■ **EXERCISE DIRECTIONS**
Look through the data below and extract, unchanged, the lines from the one that contains "SLEEVE_BACK_SEAM, SLEEVE_FRONT_SEAM, drop);" to the one that contains "imported = [obj", both included.

■ **PROVIDED MATERIAL**
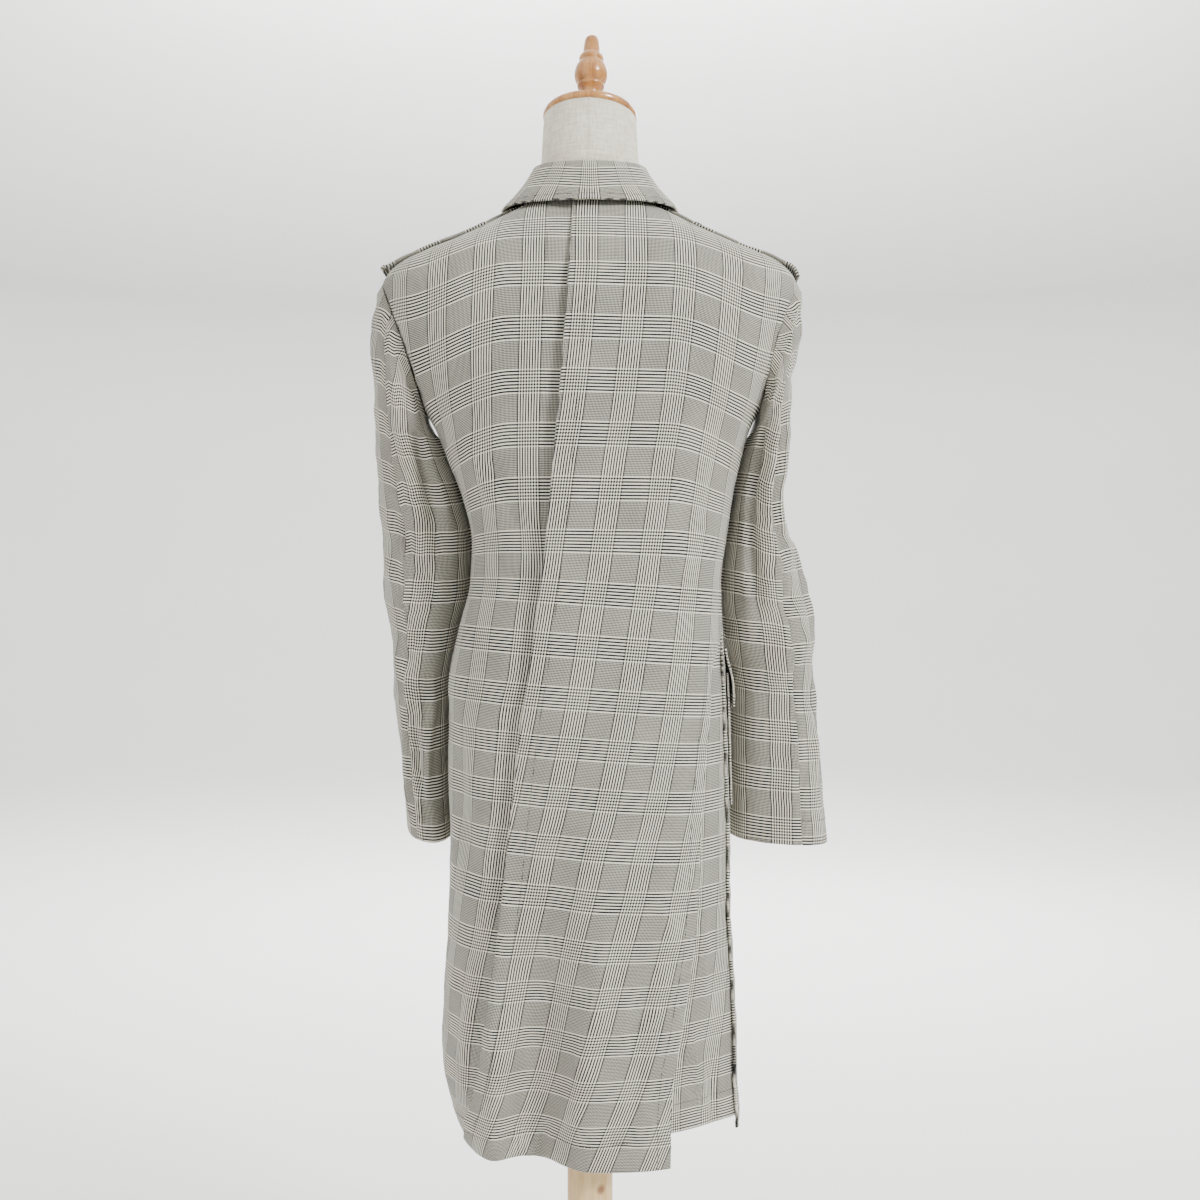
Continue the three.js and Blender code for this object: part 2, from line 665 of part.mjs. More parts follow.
// A corner of the armhole's ring: 0 at the underarm, up the back, 8 at the tip, down the front to 16.
function armholeCorner(step, side) {
  const back = step <= ARMHOLE_STEPS;
  const { z, angle } = armholeRow(back ? step : 2 * ARMHOLE_STEPS - step, back);
  const point = bodyPoint(side * (back ? angle : 180 - angle), z);
  point.x += side * ARMHOLE_OFFSET;
  return point;
}

function armholePoint(turn, side) {
  const position = (turn / 180) * ARMHOLE_STEPS;
  const step = Math.floor(position + 1e-9);
  const last = 2 * ARMHOLE_STEPS;
  return armholeCorner(step % last, side).lerp(armholeCorner((step + 1) % last, side), position - step);
}

// A point of a sleeve's ring: turn 0 is the side toward the body, 90 the back, 180 the outside.
function sleevePoint(ring, turn, side, drop) {
  const exponent = 2 / SLEEVE_ROUNDNESS;
  const cosine = power(Math.cos(rad(turn)), exponent);
  const sine = power(Math.sin(rad(turn)), exponent);
  const out = (1 - cosine) / 2;
  return new THREE.Vector3(
    side * mix(ring.innerX, ring.outerX, out),
    ring.middleY - ring.halfDepth * sine,
    mix(ring.innerZ, ring.outerZ, out) - drop * sine,
  );
}

// One piece of a sleeve between two turns, from the cuff up to the armhole.
function sleevePiece(table, side, from, to, drop) {
  const columns = Math.round((to - from) / SLEEVE_STEP);
  const turns = Array.from({ length: columns + 3 }, (_, i) => {
    const inset = i === 1 ? SLEEVE_SEAM_TURN : i === columns + 1 ? -SLEEVE_SEAM_TURN : 0;
    return from + (i - 1) * SLEEVE_STEP + inset;
  });
  const rings = table.map((ring, j) => {
    const share = drop * smooth(1 + (j + 1 - table.length) / CUFF_DROP_RINGS);
    return turns.map((turn) => sleevePoint(ring, turn % 360, side, share));
  });
  const top = turns.map((turn) => armholePoint(turn % 360, side));
  const grid = [...rings.reverse(), top];
  return wallFromGrid(side < 0 ? grid.map((row) => [...row].reverse()) : grid, SLEEVE_WALL, 1);
}

// How far forward the coat's front lies at x and z.
function frontDepth(x, z) {
  const share = Math.min(1, Math.abs(x) / bodyRight(z)) ** BODY_ROUNDNESS;
  return bodyFront(z) * (1 - share) ** (1 / BODY_ROUNDNESS);
}

// A point of the front neckline: 0 is the neck point on the shoulder, 90 the centre front.
function frontNeckline(turn) {
  const x = (NECK_HALF_WIDTH - NECKLINE_INSET) * Math.cos(rad(turn));
  const z = NECK_RIDGE_Z - (NECK_RIDGE_Z - FRONT_NECK_Z - NECKLINE_CLEAR) * Math.sin(rad(turn));
  return new THREE.Vector3(x, frontDepth(x, z), z);
}

// A point of the neck seam, where the collar's stand begins, at an angle from the centre back.
function neckSeam(angle) {
  const sine = Math.sin(rad(angle));
  const cosine = Math.cos(rad(angle));
  if (cosine >= 0) {
    const point = bodyPoint(angle, BACK_NECK_Z, -NECK_SEAM_INSET);
    point.z = mix(NECK_RIDGE_Z + NECK_SEAM_RISE, BACK_NECK_Z, cosine ** 2) + SEAM_GAP;
    return point;
  }
  const wanted = frontDepth(0, FRONT_NECK_Z) * -cosine;
  let low = 0;
  let high = 90;
  for (let i = 0; i < NECKLINE_HALVINGS; i += 1) {
    const middle = (low + high) / 2;
    if (frontNeckline(middle).y < wanted) low = middle;
    else high = middle;
  }
  const point = frontNeckline(high);
  point.x *= Math.sign(sine);
  point.z += SEAM_GAP + NECK_SEAM_RISE * (1 + cosine);
  return point;
}

// A point of one of the collar's rings; its turned-down part lies over the coat's front.
function collarPoint(ring, angle) {
  const sine = Math.sin(rad(angle));
  const cosine = Math.cos(rad(angle));
  const depth = cosine > 0 ? ring.back : ring.front;
  const endZ = cosine > 0 ? ring.backZ : ring.frontZ;
  const x = ring.side * sine;
  const z = mix(ring.sideZ, endZ, cosine ** 2);
  const over = cosine < 0 && ring.over ? frontDepth(x, z) + COLLAR_CLEAR : -Infinity;
  return new THREE.Vector3(x, Math.max(-depth * cosine, over), z);
}

function collar() {
  const reach = 180 - COLLAR_FRONT_GAP;
  const turnAt = (i) => mix(-reach, reach, i / COLLAR_COLUMNS);
  const turns = Array.from({ length: COLLAR_COLUMNS + 1 }, (_, i) => turnAt(i));
  const rows = [neckSeam, ...COLLAR_RINGS.map((ring) => (angle) => collarPoint(ring, angle))];
  const grid = rows.map((pointAt) => turns.map(pointAt).reverse());
  return wallFromGrid(grid, COLLAR_WALL);
}

const shoulderRows = BODY_SECTIONS.filter((row) => row.z >= SHOULDER_FROM_Z);
const ridgeHeights = shoulderRows.map((row) => ({ z: row.z, x: -row.left }));
const ridgeZ = column(ridgeHeights, "z", "x");
const strapLift = {
  left: column(STRAP_LIFT.left, "lift", "x"),
  right: column(STRAP_LIFT.right, "lift", "x"),
};
const sideWord = (side) => (side < 0 ? "left" : "right");

// A point on the shoulder, y to the side of its ridge, lifted off the cloth.
function shoulderPoint(x, y, side, lift) {
  const crest = ridgeZ(-Math.abs(x));
  const depth = y < 0 ? bodyBack(crest) : bodyFront(crest);
  const share = Math.min(1, Math.abs(y) / depth) ** BODY_ROUNDNESS;
  const fall = 1 - (1 - share) ** (1 / BODY_ROUNDNESS);
  return new THREE.Vector3(side * x, y, crest + lift - fall * Math.abs(x) * SHOULDER_FALL);
}

function shoulderStrap(side) {
  const columns = 4;
  const table = STRAP_LIFT[sideWord(side)];
  const first = table[0].x;
  const last = table[table.length - 1].x;
  const rows = 11;
  const grid = Array.from({ length: rows + 1 }, (_, j) => {
    const x = mix(first, last, j / rows);
    const taper = mix(STRAP_TAPER, 1, smooth((x - first) / STRAP_TAPER_REACH));
    const pointed = x < first + STRAP_POINT_REACH ? STRAP_POINT : 1;
    return Array.from({ length: columns + 1 }, (__, i) => {
      const y = mix(-1, 1, i / columns) * STRAP_HALF_WIDTH * taper * pointed;
      return shoulderPoint(x, y, side, strapLift[sideWord(side)](x));
    });
  });
  return wallFromGrid(side > 0 ? grid.map((row) => [...row].reverse()) : grid, STRAP_WALL);
}

function strapButton(side) {
  const lift = strapLift[sideWord(side)];
  const seat = shoulderPoint(STRAP_BUTTON_X, 0, side, lift(STRAP_BUTTON_X));
  const outward = STRAP_BUTTON_X + LEAN_STEP;
  const slope = Math.atan2(seat.z - shoulderPoint(outward, 0, side, lift(outward)).z, LEAN_STEP);
  const shape = buttonShape(STRAP_BUTTON_RADIUS, STRAP_BUTTON_THICKNESS);
  const mesh = named(`strap_button_${sideWord(side)}`, shape, buttonMaterial());
  mesh.position.copy(seat).add(new THREE.Vector3(0, 0, BUTTON_OFF + SEAM_GAP));
  mesh.rotation.y = side * slope;
  return mesh;
}

const buttonMaterial = () =>
  new THREE.MeshStandardMaterial({ color: BUTTON_COLOUR, roughness: 0.3, metalness: 0 });

// A plain round button with a raised rim, lying flat with its face up.
function buttonShape(radius, thickness) {
  const profile = BUTTON_PROFILE.map(([across, up]) => [across * radius, up * thickness]);
  return turned(profile, BUTTON_SIDES);
}

function frontButton(index) {
  const z = BUTTON_LEVELS[index];
  const seat = bodyPoint(180, z);
  const lean = Math.atan2(seat.y - bodyPoint(180, z + LEAN_STEP).y, LEAN_STEP);
  const shape = buttonShape(BUTTON_RADIUS, BUTTON_THICKNESS);
  const mesh = named(`front_button_${index + 1}`, shape, buttonMaterial());
  mesh.position.set(0, seat.y + BUTTON_OFF, z);
  mesh.rotation.x = -Math.PI / 2 + lean;
  return mesh;
}

// A patch on the side front between two levels and two angles, standing off by its lift.
function sidePatch({ side, low, high, back, front, liftAt, columns, rows }) {
  const grid = Array.from({ length: rows + 1 }, (_, j) => {
    const z = mix(low, high, j / rows);
    const line = Array.from({ length: columns + 1 }, (__, i) => {
      const angle = mix(back, front, i / columns);
      return bodyPoint(side * angle, z, liftAt(i / columns, j / rows));
    });
    return side > 0 ? line : line.reverse();
  });
  return wallFromGrid(grid, POCKET_WALL);
}

function pocket({ side, backAngle, frontAngle, swell }) {
  return sidePatch({
    side,
    low: POCKET_BOTTOM_Z,
    high: POCKET_TOP_Z,
    back: backAngle,
    front: frontAngle,
    liftAt: (s, t) => POCKET_LIFT + swell * Math.sin(Math.PI * s) * Math.sin(Math.PI * t),
    columns: 8,
    rows: 6,
  });
}

function pocketFlap({ side, backAngle, frontAngle, flapLift }) {
  return sidePatch({
    side,
    low: FLAP_BOTTOM_Z,
    high: FLAP_TOP_Z,
    back: backAngle - FLAP_MARGIN,
    front: frontAngle + FLAP_MARGIN,
    liftAt: (_, t) => {
      const up = (t - FLAP_STAND_SHARE) / (1 - FLAP_STAND_SHARE);
      return mix(flapLift, FLAP_TOP_LIFT, smooth(up));
    },
    columns: 8,
    rows: 4,
  });
}

// Height of the tilted top of the neck at a point of its rim.
function neckTop(x, y) {
  return NECK_TOP_Z - x * Math.tan(rad(CAP_ROLL)) - y * Math.tan(rad(CAP_TILT));
}

function dressForm() {
  const half = column(FORM_SECTIONS, "half");
  const back = column(FORM_SECTIONS, "back");
  const front = column(FORM_SECTIONS, "front");
  const last = FORM_SECTIONS[FORM_SECTIONS.length - 1];
  const ringAt = (z, heightAt) =>
    Array.from({ length: FORM_SIDES }, (_, i) => {
      const turn = rad((360 * i) / FORM_SIDES);
      const exponent = 2 / mix(FORM_ROUNDNESS, 2, smooth((z - FORM_NECK_Z) / FORM_NECK_REACH));
      const cosine = power(Math.cos(turn), exponent);
      const x = half(z) * power(Math.sin(turn), exponent);
      const y = -(cosine > 0 ? back(z) : front(z)) * cosine;
      return new THREE.Vector3(x, y, heightAt(x, y));
    });
  const shrink = NECK_TOP_HALF / last.half;
  const bend = ringAt(last.z, (x, y) => mix(NECK_BEND_Z, neckTop(x, y), NECK_BEND_SHARE));
  const top = ringAt(last.z, neckTop).map((p) => new THREE.Vector3(p.x * shrink, p.y * shrink, p.z));
  const body = FORM_SECTIONS.slice(0, -1).map((row) => ringAt(row.z, () => row.z));
  return solidFromRings([...body, bend, top]);
}

// The wooden cap and finial share the neck's tilt.
const neckCap = new THREE.Group();
neckCap.position.set(0, 0, NECK_TOP_Z + SEAM_GAP);
neckCap.rotation.set(-rad(CAP_TILT), rad(CAP_ROLL), 0);
neckCap.add(named("neck_cap", turned(CAP_PROFILE, CAP_SIDES), wood()));
neckCap.add(named("finial", turned(FINIAL_PROFILE, FINIAL_SIDES), wood()));

const poleLength = FORM_SECTIONS[0].z - BASE_HEIGHT - 2 * SEAM_GAP;
const pole = named(
  "pole",
  new THREE.CylinderGeometry(POLE_RADIUS, POLE_RADIUS, poleLength, POLE_SIDES).rotateX(Math.PI / 2),
  new THREE.MeshStandardMaterial({ color: POLE_COLOUR, roughness: 0.6, metalness: 0 }),
);
pole.position.z = BASE_HEIGHT + SEAM_GAP + poleLength / 2;

const linen = new THREE.MeshStandardMaterial({ color: LINEN_COLOUR, roughness: 0.95, metalness: 0 });

const stand = new THREE.Group();
stand.add(named("base", turned(BASE_PROFILE, BASE_SIDES), wood()));
stand.add(pole);
stand.add(named("dress_form", dressForm(), linen));
stand.add(neckCap);

const coat = new THREE.Group();
coat.add(named("back_left", backLeft(), cloth()));
coat.add(named("back_right", backRight(), cloth()));
coat.add(named("vent_underlay", ventUnderlay(), cloth()));
coat.add(named("front_left", frontPanel(false), cloth()));
coat.add(named("front_right", frontPanel(true), cloth()));
coat.add(named("collar", collar(), cloth()));
for (const [word, side, table, drop] of [
  ["left", -1, LEFT_SLEEVE, LEFT_CUFF_DROP],
  ["right", 1, RIGHT_SLEEVE, RIGHT_CUFF_DROP],
]) {
  const upper = sleevePiece(table, side, SLEEVE_BACK_SEAM, SLEEVE_FRONT_SEAM, drop);
  const under = sleevePiece(table, side, SLEEVE_FRONT_SEAM, SLEEVE_BACK_SEAM + 360, drop);
  coat.add(named(`sleeve_${word}_upper`, upper, cloth()));
  coat.add(named(`sleeve_${word}_under`, under, cloth()));
  coat.add(named(`shoulder_strap_${word}`, shoulderStrap(side), cloth()));
  coat.add(named(`pocket_${word}`, pocket(POCKETS[word]), cloth()));
  coat.add(named(`pocket_flap_${word}`, pocketFlap(POCKETS[word]), cloth()));
  coat.add(strapButton(side));
}
BUTTON_LEVELS.forEach((_, index) => coat.add(frontButton(index)));

const group = new THREE.Group();
group.add(stand, coat);

export default group;
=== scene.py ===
# A knee-length coat in black and cream glen check on a limbless dress form.
import bpy
import math
import numpy as np
from mathutils import Euler, Matrix, Vector, noise


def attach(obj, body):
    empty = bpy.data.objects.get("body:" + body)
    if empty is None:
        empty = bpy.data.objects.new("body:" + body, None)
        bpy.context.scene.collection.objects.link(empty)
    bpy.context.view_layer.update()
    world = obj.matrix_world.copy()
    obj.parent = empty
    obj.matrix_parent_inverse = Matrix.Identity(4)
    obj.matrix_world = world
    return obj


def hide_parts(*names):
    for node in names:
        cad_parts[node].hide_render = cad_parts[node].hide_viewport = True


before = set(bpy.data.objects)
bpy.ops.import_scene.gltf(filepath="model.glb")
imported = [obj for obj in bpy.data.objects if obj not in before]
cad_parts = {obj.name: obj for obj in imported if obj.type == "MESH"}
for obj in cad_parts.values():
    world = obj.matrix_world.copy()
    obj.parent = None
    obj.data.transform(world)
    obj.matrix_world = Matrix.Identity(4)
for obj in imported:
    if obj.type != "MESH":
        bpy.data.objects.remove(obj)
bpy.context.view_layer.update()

MM = 0.001
TINY = 1e-9

# Cloth
WALL = 1.5
TURNED_WALL = 3.2
SEAM_OFFSET = 0.25
SEAM_ROLL = 1.2
SEAM_ROLL_REACH = 5.0
SEAM_PUCKER = 1.1
SEAM_PUCKER_SIZE = 9
SEAM_PUCKER_REACH = 26
SEAM_PUCKER_STRETCH = np.array([0.4, 0.4, 1.0])
RIM_ROUNDING = 0.35
TURN_EASE = 3
# Crumple of worn cloth on a panel: size of the bumps, height, its share above and its gain low on the skirt
PANEL_CRUMPLE = ((34, 1.0, 0.5, 0.9), (13, 0.45, 0.4, 1.0))
CRUMPLE_FADE_Z = 1000
CRUMPLE_FADE = 400

# Sewing
STITCH_PITCH = 3.4
STITCH_LENGTH = 2.5
STITCH_RADIUS = 0.26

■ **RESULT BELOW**
  const upper = sleevePiece(table, side, SLEEVE_BACK_SEAM, SLEEVE_FRONT_SEAM, drop);
  const under = sleevePiece(table, side, SLEEVE_FRONT_SEAM, SLEEVE_BACK_SEAM + 360, drop);
  coat.add(named(`sleeve_${word}_upper`, upper, cloth()));
  coat.add(named(`sleeve_${word}_under`, under, cloth()));
  coat.add(named(`shoulder_strap_${word}`, shoulderStrap(side), cloth()));
  coat.add(named(`pocket_${word}`, pocket(POCKETS[word]), cloth()));
  coat.add(named(`pocket_flap_${word}`, pocketFlap(POCKETS[word]), cloth()));
  coat.add(strapButton(side));
}
BUTTON_LEVELS.forEach((_, index) => coat.add(frontButton(index)));

const group = new THREE.Group();
group.add(stand, coat);

export default group;
=== scene.py ===
# A knee-length coat in black and cream glen check on a limbless dress form.
import bpy
import math
import numpy as np
from mathutils import Euler, Matrix, Vector, noise


def attach(obj, body):
    empty = bpy.data.objects.get("body:" + body)
    if empty is None:
        empty = bpy.data.objects.new("body:" + body, None)
        bpy.context.scene.collection.objects.link(empty)
    bpy.context.view_layer.update()
    world = obj.matrix_world.copy()
    obj.parent = empty
    obj.matrix_parent_inverse = Matrix.Identity(4)
    obj.matrix_world = world
    return obj


def hide_parts(*names):
    for node in names:
        cad_parts[node].hide_render = cad_parts[node].hide_viewport = True


before = set(bpy.data.objects)
bpy.ops.import_scene.gltf(filepath="model.glb")
imported = [obj for obj in bpy.data.objects if obj not in before]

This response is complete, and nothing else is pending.